Many years ago my cell phone company changed insurance carriers and I guess they had to inform their customers of what the new coverages would be, because I received a 30-40 page booklet in the mail. I dutifully tossed it onto my desk and forgot about it. Fast forward a few months and I'm sitting at my desk bored out of my mind, not feeling like playing any of my computer games and having nothing else to do. It's a testament to the state of my boredom that I looked at that booklet and thought, "I'm really bored, let me read about my phone insurance coverage."

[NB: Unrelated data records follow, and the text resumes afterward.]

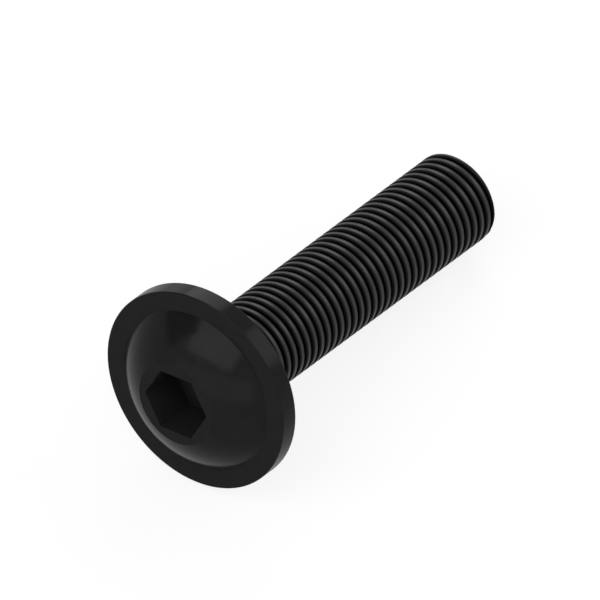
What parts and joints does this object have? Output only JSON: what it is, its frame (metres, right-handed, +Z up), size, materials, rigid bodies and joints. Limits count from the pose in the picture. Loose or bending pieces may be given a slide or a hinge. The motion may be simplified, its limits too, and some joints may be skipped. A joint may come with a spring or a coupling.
{
  "type": "flanged socket head screw",
  "caption": "Black steel button head screw with a round flange under a domed head, a hexagon socket and a fine thread along its whole shank.",
  "frame": {"origin": "on the floor under the middle of the box of the screw as it lies, resting on the edge of its flange and the edge of its tip", "axes": "+Z up; the screw's axis lies in the YZ plane, with the head towards -Y and the tip towards +Y and 8.3 degrees below level"},
  "size_m": [0.0134, 0.029, 0.0134],
  "materials": {
    "blackened_steel": "black oxide, satin"
  },
  "bodies": {
    "root": {"flanged_screw": "blackened_steel"}
  },
  "joints": []
}
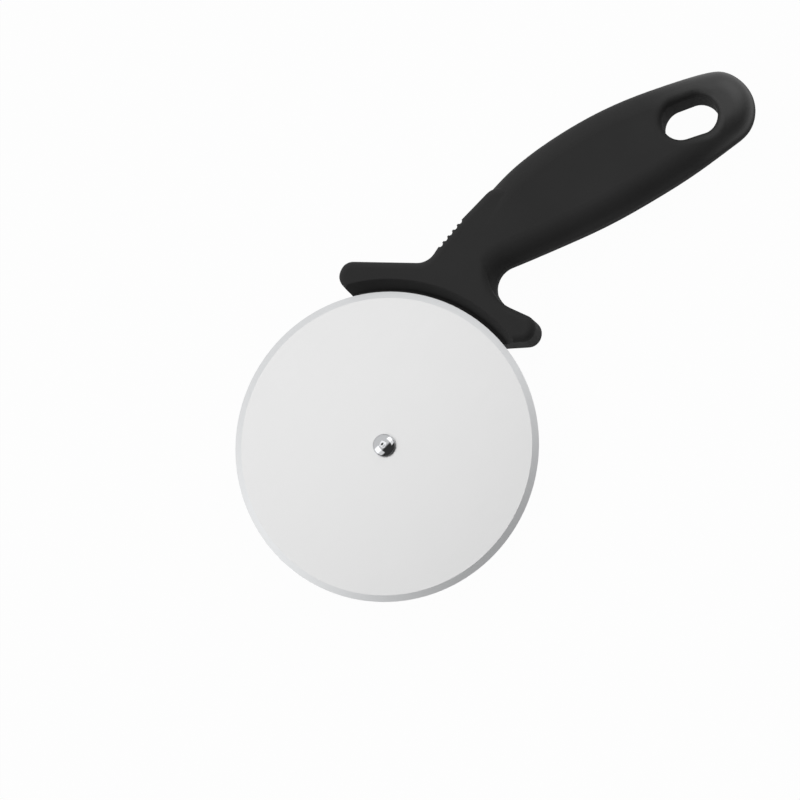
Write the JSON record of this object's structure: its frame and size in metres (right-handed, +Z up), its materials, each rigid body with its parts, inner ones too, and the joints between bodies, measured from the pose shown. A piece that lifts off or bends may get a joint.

The coverages started out pretty normal. I was covered for fire, theft, breakage, loss, etc. Then it went on to tell me that I wasn't covered if I gave it away, or if the FBI confiscated it. A few pages later, though, it got really strange. I was reading down the page and it said, "Your phone is not covered if it is destroyed in a nuclear explosion..." I paused to take that statement in, then kept reading and it continued, "...unless the nuclear explosion starts a fire and the fire destroys the phone." Because of course then I would be covered as it was lost in a fire. 🤦‍♂️

All I could do was stare at that sentence and think two things. First, given the proximity of my phone to my person at all times, it wouldn't matter if it were destroyed directly or indirectly by that nuclear blast. They wouldn't need to worry about me filing a claim. Second, not only did someone have to think that up and think it was a good idea to put into the book, but at least one other person had to read and approve it.

I really can't think that there would be very many situations where a nuclear explosion happened and the phone was far enough away from the owner for that person to be in any condition to file a claim that phone was lost in a fire instead of directly.